Everything we as a species does to the rest of the planet _is_ management; good or bad, for this purpose or that, even if the choice is to leave it (mostly) alone. I often wonder why that is so hard to understand.

Posted by: zxhrue at March 17, 2007 07:00 AM


(from otherwhen)

"Still, it is worth saying, even if few listen or care. Politics is not the way. The bloated federal government is the problem not the solution. Any concentration of power will attract those who seek power and in the end be corrupted by them. There's no help. It isn't someone else's problem. We each must accept personal responsibility and do what we can, but there are ways to engage society."

Preach it brother.

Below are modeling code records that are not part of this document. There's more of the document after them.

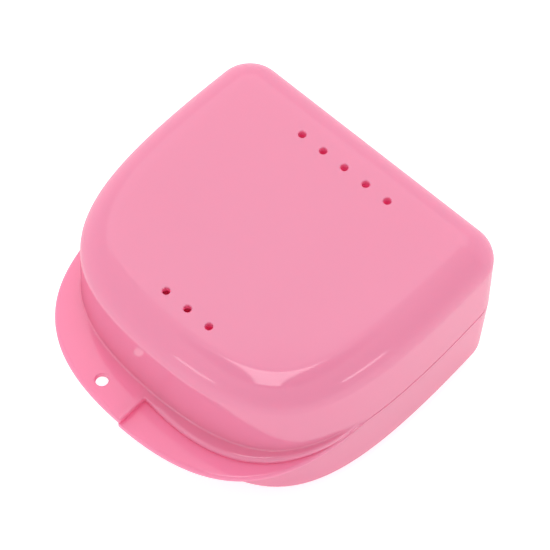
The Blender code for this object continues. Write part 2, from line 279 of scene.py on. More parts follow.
class Outline:
    """Matching stations on a moulding's wall and on the edge of its ledge and tab."""

    def __init__(self, split_x, right_curve, left_curve):
        # Lengths along the wall: even ones, and closer ones in the window round the step.
        line = body_polyline()
        total = np.linalg.norm(np.diff(line, axis=0), axis=1).sum()
        front = total / 2 - split_x
        count = int(total / STATION_SPACING)
        even = np.arange(count) * total / count
        right = even[even < front - STEP_WINDOW]
        left = even[even > front + STEP_WINDOW]
        step, turn = self.step_path(split_x, right_curve, left_curve, line[len(line) // 2][1])
        tab_is_right = turn > len(step) / 2
        bend = front - TAB_SETBACK if tab_is_right else front + TAB_SETBACK
        inside = np.concatenate([
            np.linspace(front - STEP_WINDOW, bend, turn, endpoint=False),
            np.linspace(bend, front + STEP_WINDOW, len(step) - turn),
        ])
        lengths = np.concatenate([right, inside, left])

        # The wall's points and their outward normals.
        reach = 0.25 * MM
        self.wall = at_lengths(line, lengths)
        ahead = at_lengths(line, (lengths + reach) % total)
        behind = at_lengths(line, (lengths - reach) % total)
        self.normal = outward(behind, ahead)

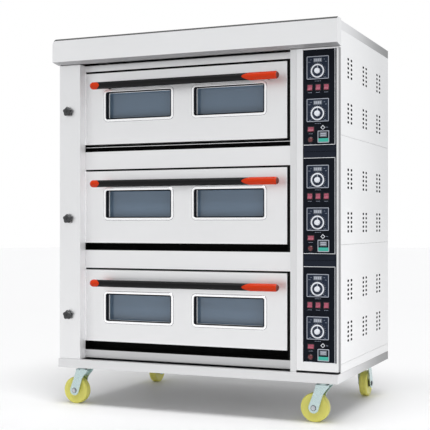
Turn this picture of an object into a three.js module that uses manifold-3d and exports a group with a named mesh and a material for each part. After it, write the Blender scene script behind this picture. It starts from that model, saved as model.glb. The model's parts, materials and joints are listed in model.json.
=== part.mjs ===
// Three-deck commercial baking oven on four swivel casters.
// Millimetres, +Z up, front of the oven towards -Y, origin on the floor under the centre of the body.
import * as THREE from 'three';
import { mergeVertices } from 'three/addons/utils/BufferGeometryUtils.js';
import Module from 'manifold-3d';

const wasm = await Module();
wasm.setup();

// ---------- driving dimensions ----------
const GAP = 0.3;                    // between touching pieces
const SHEET = 2;                    // steel sheet of the casing
const BODY_HALF = 620;              // half of the body width
const CAP_OVERHANG = 8;             // fascia beyond the sides
const Y_COLUMN = -389;              // front plane of the columns
const Y_CAP = -435;                 // front plane of the fascia
const Y_BASE = -401;                // front plane of the base band
const Y_BACK = 411;                 // outer face of the back panel
const Y_GLAND = 435;                // tip of the cable gland
const Y_SIDE = -359;                // front edge of the side panels
const Y_DOOR = -345;                // front plane of doors and rails
const Y_FRAME = -288;               // front plane of the frame plate behind the doors
const FRAME_PLATE = 3;
const Z_BASE = [166, 202];
const Z_ROOF = 1565;
const SKIRT = 35;                   // roof cover's side skirt
const Z_CAP_FACE = 1467;            // lower edge of the fascia's front
const Z_CAP_UNDER = 1460;           // underside of the fascia at the columns
const Z_COLUMN_TOP = 1458;
const CAP_BEVEL = 8;
const DECK_COUNT = 3;
const DECK_BOTTOM = 209;
const DECK_PITCH = 420;
const DECK_NAMES = ['bottom', 'middle', 'top'];

const COLUMN_WIDTH = 100;
const X_COLUMN = -BODY_HALF + COLUMN_WIDTH;      // door side of the left column
const X_POST = [425, 450];
const X_JAMB = 408;                 // black side of the frame right of the doors
const X_PANEL_CUT = [477, 612];
const Z_PANEL_CUT = [243, 1453];
const CONTROL_COLUMN_FOOT = 210;

// door and what it carries, heights above the deck's lower edge
const DOOR_X = [-516.5, 397];
const DOOR_Z = [69, 374];
const DOOR_DEPTH = 50;
const DOOR_SKIN = 2;
const PIVOT_UP = 15;                // hinge axis above the door's lower edge
const PIN_RADIUS = 4;
const PIN_PLAY = 0.6;
const PIN_REACH = 9;                // how far a pin goes into the door
const HINGE_BRACKET = { thick: 2, size: 22 };
const WINDOW_SIZE = [310, 118];
const WINDOW_X = [-264.5, 147];
const WINDOW_Z = [215, 234, 233];    // lowest door first
const WINDOW_RADIUS = 9;
const GLASS = 5;
const GLASS_MARGIN = 8;             // glass beyond a window opening
const HANDLE_X = [-460, 384];
const HANDLE_Y = -405;
const HANDLE_Z = [320, 319, 312];
const HANDLE_RADIUS = 15.5;
const HANDLE_POST_X = [-400, 320];
const HANDLE_POST_RADIUS = 8;
const RAIL_UNDER = 382;             // lower edge of the rail above a door
const RAIL_OVER = 38;               // upper edge of the rail below a door
const SILL_RAIL = [-3, 31];         // lowest rail

// chamber, heights above the deck's lower edge
const CHAMBER_X = [-502, 382];
const CHAMBER_Z = [78, 344];
const CHAMBER_BACK = 345;
const HEARTH_Z = [112, 116];
const MOUTH_Z = [84, 338];          // frame opening in front of a chamber
const MOUTH_LIP = 4;                // frame plate inside the chamber's sides
const HEATER_ROD = 5;
const HEATER_Z = [96, 328];
const HEATER_RODS_Y = [-230, -60, 110, 280];
const HEATER_REACH_X = [-480, 360];
const HEATER_BAR_X = [-380, 260];
const HEATER_BAR = 12;

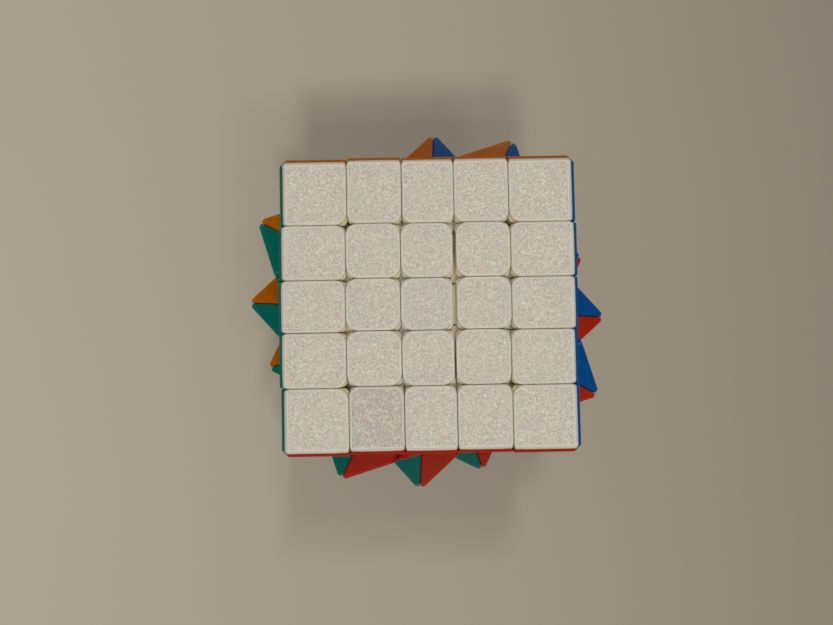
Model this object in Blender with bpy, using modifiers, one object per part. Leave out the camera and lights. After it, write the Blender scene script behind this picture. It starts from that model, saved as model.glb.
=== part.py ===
"""A twisty puzzle cube with five layers a side, its layers turned out of line about the vertical axis.

The cube is 98 cubies on a six-armed core. Each cubie is a tile block with a stem and a foot. Every foot
lies under its neighbour's block, so the six centre pieces, which are screwed to the core on springs, hold
all the others. The cuts between the layers are planes whose distance from the middle of the cube depends
only on the radius there, so every layer can turn.

The 25 cubies of the top layer are single pieces. In the lower layers neighbouring cubies are joined into
one solid, and grooves in its skin mark where their blocks meet.

Lengths are in millimetres, and a mesh is scaled to metres when it is finished. The origin is the middle of
the bottom face, +Z is up, and the top layer is square to X and Y.
"""

import math

import bmesh
import bpy
from mathutils import Matrix, Vector

MM = 0.001

# The cube and its layers, numbered 2 at the top to -2 at the bottom
EDGE = 62.0
HALF = EDGE / 2
LAYER_TURN_DEG = {2: 0.0, 1: 16.9, 0: 41.7, -1: 63.7, -2: 90.0}
GROOVE = 0.15
GROOVE_DEPTH = 2.4
X, Y = 0, 1

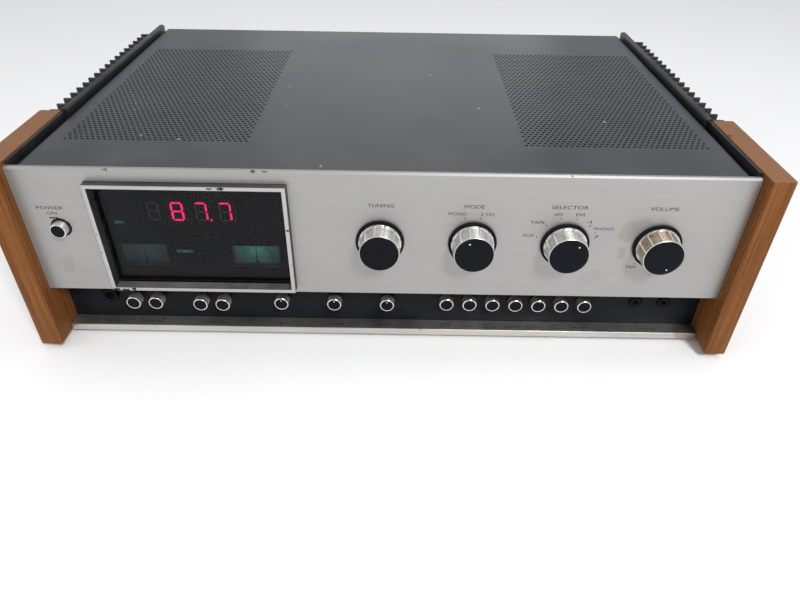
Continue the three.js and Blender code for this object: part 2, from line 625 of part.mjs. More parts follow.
function inputJacks() {
  const block = rearBlock(REAR_BLOCKS[1], 12);
  const start = REAR_FACE + 1;
  const end = COVER_BACK + REAR_OUT - 2;
  const sockets = [0, 1, 2, 3, 4, 5, 6].flatMap((i) => [40, 60].map((z) => turnedY(
    [[0, start], [4.2, start], [4.2, end], [0, end]], 73 + i * 20, z, 10)));
  const wells = [0, 1, 2, 3, 4, 5, 6].flatMap((i) => [40, 60].map((z) =>
    barY(1.7, REAR_FACE - 6, end + 1, 73 + i * 20, z, 6)));
  return cut(join(block, ...sockets), ...wells);
}

function aerialTerminals() {
  const block = rearBlock(REAR_BLOCKS[2], 8);
  const screws = [0, 1, 2, 3].map((i) => barY(4, REAR_FACE, COVER_BACK + 6, 130 + i * 20, 106, 16));
  return join(block, ...screws);
}

function cordGland() {
  const { x, z, neck } = GLAND;
  const bore = 3.8;
  return turnedY([
    [bore, REAR_FRONT - 6], [neck, REAR_FRONT - 6], [neck, REAR_FACE + GAP], [neck + 3, REAR_FACE + GAP],
    [neck + 3, REAR_FACE + 3], [neck + 1, COVER_BACK + REAR_OUT], [bore, COVER_BACK + REAR_OUT],
    [bore, REAR_FRONT - 6],
  ], x, z, 24);
}

// ---------------------------------------------------------------- build
place('front_panel', frontPanel(), finishes.aluminium);
place('window_frame', windowFrame(), finishes.bezel);
place('window_glass', windowGlass(), finishes.glass);
place('display_mask', displayMask(), finishes.blackMetal);
place('digit_display', digitDisplay(), finishes.plastic);
place('signal_meter', meterCase(METERS.signal), finishes.meter);
place('tuning_meter', meterCase(METERS.tuning), finishes.meter);
place('signal_needle', meterNeedle(METERS.signal), finishes.needle);
place('tuning_needle', meterNeedle(METERS.tuning), finishes.needle);

place('right_cheek', welded(cheek()), finishes.wood);
place('left_cheek', mirrored(cheek()), finishes.wood);
place('right_heatsink', heatsink(), finishes.sink);
place('left_heatsink', mirrored(heatsink()), finishes.sink);
place('top_cover', topCover(), finishes.cover);
place('chassis_pan', chassisPan(), finishes.steel);
place('rear_panel', rearPanel(), finishes.blackMetal);
place('chassis_plate', chassisPlate(), finishes.blackMetal);
place('label_ledge', labelLedge(), finishes.aluminium);

for (const [side, x] of [['left', -185], ['right', 185]]) {
  for (const [end, y] of [['front', 62], ['rear', 285]]) {
    place(`${end}_${side}_foot`, foot(x, y), finishes.rubber);
  }
}

const SWITCH_SHAFT_END = BEHIND_PLATE + 7.5;
const TUNING_SHAFT_END = BELT_FRONT + BELT_WIDTH + 4;
place('tuning_knob', largeKnob(KNOB_X.tuning, TUNING_SHAFT_END), finishes.chrome);
place('tuning_flywheel', tuningFlywheel(), finishes.steel);
for (const name of ['mode', 'selector', 'volume']) {
  place(`${name}_knob`, largeKnob(KNOB_X[name], SWITCH_SHAFT_END), finishes.chrome);
}
place('power_button', powerButton(), finishes.chrome);
for (const { name, x, face } of PUSH_BUTTONS) place(name, pushButton(x, face), finishes.chrome);
for (const { name, x, face } of TONE_KNOBS) place(name, toneKnob(x, face), finishes.chrome);

place('mode_switch', waferSwitch(KNOB_X.mode, 1), finishes.steel);
place('selector_switch', waferSwitch(KNOB_X.selector, 3), finishes.steel);
place('volume_control', rotaryControl(KNOB_X.volume, 12, 16), finishes.steel);
place('power_switch', powerSwitch(), finishes.plastic);
place('control_board', controlBoard(), finishes.board);
place('headphone_jack', panelJack(PHONES_X, 3.3, 6.2, 3, 22), finishes.blackMetal);
place('dub_jacks', dubJacks(), finishes.blackMetal);

place('power_transformer', powerTransformer(), finishes.steel);
place('left_filter_capacitor', filterCapacitor(-25, 262), finishes.capacitor);
place('right_filter_capacitor', filterCapacitor(22, 262), finishes.capacitor);
place('main_board', mainBoard(), finishes.board);
place('tuning_capacitor', tuningCapacitor(), finishes.steel);
place('capacitor_rotor', capacitorRotor(), finishes.steel);
place('tuning_belt', tuningBelt(), finishes.belt);

place('speaker_terminals', speakerTerminals(), finishes.plastic);
place('input_jacks', inputJacks(), finishes.steel);
place('aerial_terminals', aerialTerminals(), finishes.plastic);
place('cord_gland', cordGland(), finishes.rubber);

export default receiver;
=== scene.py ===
"""Stereo receiver with a digital tuning display: the look of each piece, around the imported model.

Lengths are millimetres unless a name says otherwise: x across from the middle, depth back from the
front panel's face, z up from the floor. Finished meshes are in metres.
"""

import logging
import math
from collections.abc import Iterable, Sequence
from dataclasses import dataclass, field
from enum import Enum

import bmesh
import bpy
from mathutils import Matrix, Vector


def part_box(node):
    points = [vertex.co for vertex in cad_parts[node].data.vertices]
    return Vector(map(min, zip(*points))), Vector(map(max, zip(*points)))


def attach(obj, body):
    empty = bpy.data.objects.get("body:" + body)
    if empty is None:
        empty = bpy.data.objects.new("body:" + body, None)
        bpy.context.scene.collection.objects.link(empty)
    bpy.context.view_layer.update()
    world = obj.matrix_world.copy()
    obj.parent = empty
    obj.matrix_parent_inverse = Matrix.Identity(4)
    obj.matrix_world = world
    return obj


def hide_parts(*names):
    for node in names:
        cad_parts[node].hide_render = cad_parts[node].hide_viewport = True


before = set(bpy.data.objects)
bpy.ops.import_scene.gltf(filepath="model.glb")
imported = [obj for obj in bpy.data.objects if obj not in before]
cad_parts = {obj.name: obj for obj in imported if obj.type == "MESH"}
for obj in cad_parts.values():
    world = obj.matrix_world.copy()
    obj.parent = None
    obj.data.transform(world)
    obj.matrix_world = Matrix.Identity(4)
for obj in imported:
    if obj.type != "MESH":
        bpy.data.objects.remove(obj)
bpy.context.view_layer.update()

log = logging.getLogger("receiver")

Point = tuple[float, float]
Place = tuple[float, float, float]
Colour = tuple[float, float, float]
Socket = bpy.types.NodeSocket

MM = 0.001
FACE_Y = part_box("front_panel")[0].y
CASE = "case"


class Axis(Enum):
    """A direction in the set: across it, back from the panel, or up."""

    ACROSS = 0
    DEPTH = 1
    UP = 2


def to_row(x: float, depth: float, z: float) -> Vector:
    """A point of the set, in metres in the row frame."""
    return Vector((x * MM, FACE_Y + depth * MM, z * MM))


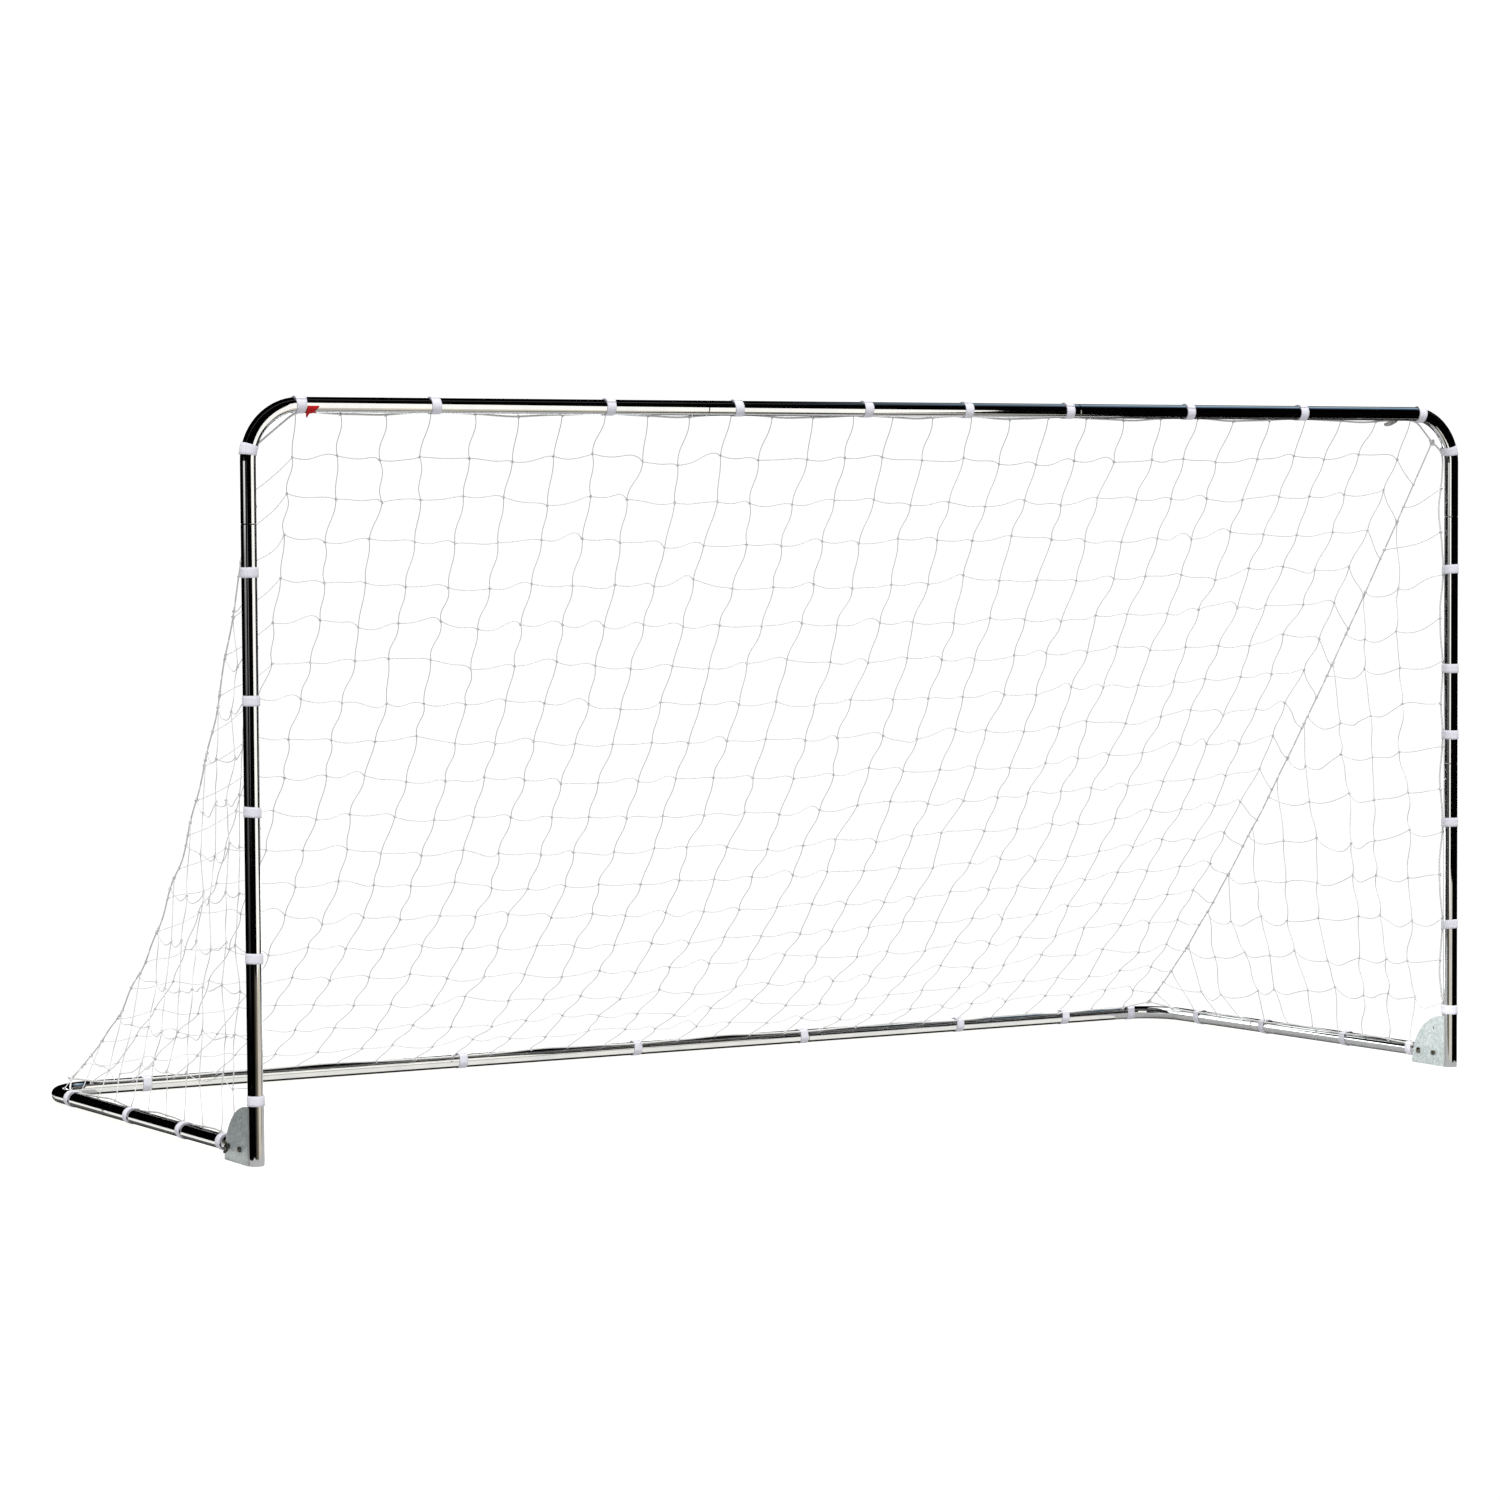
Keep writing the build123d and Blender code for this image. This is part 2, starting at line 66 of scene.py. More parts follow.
# ---- dimensions read from the frame ----
post_low, post_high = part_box("foot_post_right")
POST_X, POST_Y, _ = middle("foot_post_right")
CROSSBAR_Z = middle("crossbar").z
TUBE_R = (post_high.x - post_low.x) / 2
BEND_R = 0.135               # of the top and rear corners, to the tube's axis
BACK_TUBE = middle("back_bar")
PIVOT = Vector(next(j["pos_m"] for j in frame["joints"] if j["name"] == "base_fold"))
_, PLATE_BACK, PLATE_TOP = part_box("hinge_plate_inner_right")[1]
BEND_X = POST_X - BEND_R
BEND_Z = CROSSBAR_Z - BEND_R
BASE_SLOPE = (BACK_TUBE.z - PIVOT.z) / (BACK_TUBE.y - PIVOT.y)
SIDES = {"left": -1, "right": 1}
SIDE_OF = {-1: "left", 1: "right"}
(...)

Amen.

So noodle me a society where the feedback loop between concentrations of power and power seekers is disrupted? Of whatever ilk be it state, enviromentalist (insert advocacy group of choice here), or corporate entities? The only problem with local control of local decisions is that it is also corruptable by power, usually in the form of money. Don't get me wrong -- I agree with everything you said -- its just that controlling abuses tends to require Watchmen...then you're back to quis custodiet ipsos custodes, and all _that_ entails. With regard to relying on corporate enlightenment for appropriate management, well let us just say that civic behavior hasn't always been a business strongpoint, and certainly never a core characteristic.

Posted by: zxhrue at March 17, 2007 07:26 AM

It's fuzzy stuff.

Local control is corruptible, no argument. My view is that this is the general condition at all levels. Individuals and any aggregation of individuals however large or small have the same exposures. Some will be bad, some good, and most a muddled mix.

I've no clues about how to disrupt this, and doubt it is possible for humans. Maybe we can evolve or hack ourselves or something in future, but then we won't be people as we understand the term today, and so I can't really comment usefully about them.

What I do have some clarity about is that watchmen don't control abuses, they institutionalize them. That's what I was driving at when nattering about accepting personal responsibility. The job can't be delegated. It is the aggregate scorn of an informed and engaged society that can reduce, though not truly control, abuses. Abuse happens.

If you accept this view then the niggly details need attention. How does a society get informed? What's in it for them to spend the effort to engage? How can abusers be prevented from hijacking the information stream to advance their nefarious purposes?

I've been encouraged by the potential of information and communication technologies. It seems to me that if we are talking directly to one another more than getting our information and opinions through brokers of some sort that broadcast "official, credential or otherwise informed" platforms and agendas, that abuses will be of shorter duration and less severe. It will still be a muddled mess, but the amplitude of excursions from sanity will be smaller.

This may be a naive hope. I'm old enough to hear the laughter of my future self reviewing the ideas of my present self. Been there, got the t-shirt, wore it out. But this is the process. You keep working the problems and failing, navigating a less disastrous course than you would have without all the effort, until you wear out.

I might add that absent peer to peer communication, institutionalized corruption made some sense. It was better than the alternatives. Small societies, tribes, could keep corruption to a low roar since all were informed and engaged as a matter of necessity. But as settlements and societies grew larger that method broke down.

What is changing is that we are in a sense regaining the ability to be informed and engaged, so we can resume our old, perhaps evolved, methods of management. If we can I think we should since it is a better method. Some part of me argues that if we can then we will, that it would take great effort to prevent this and that couldn't be sustained. It is the adjacent possible.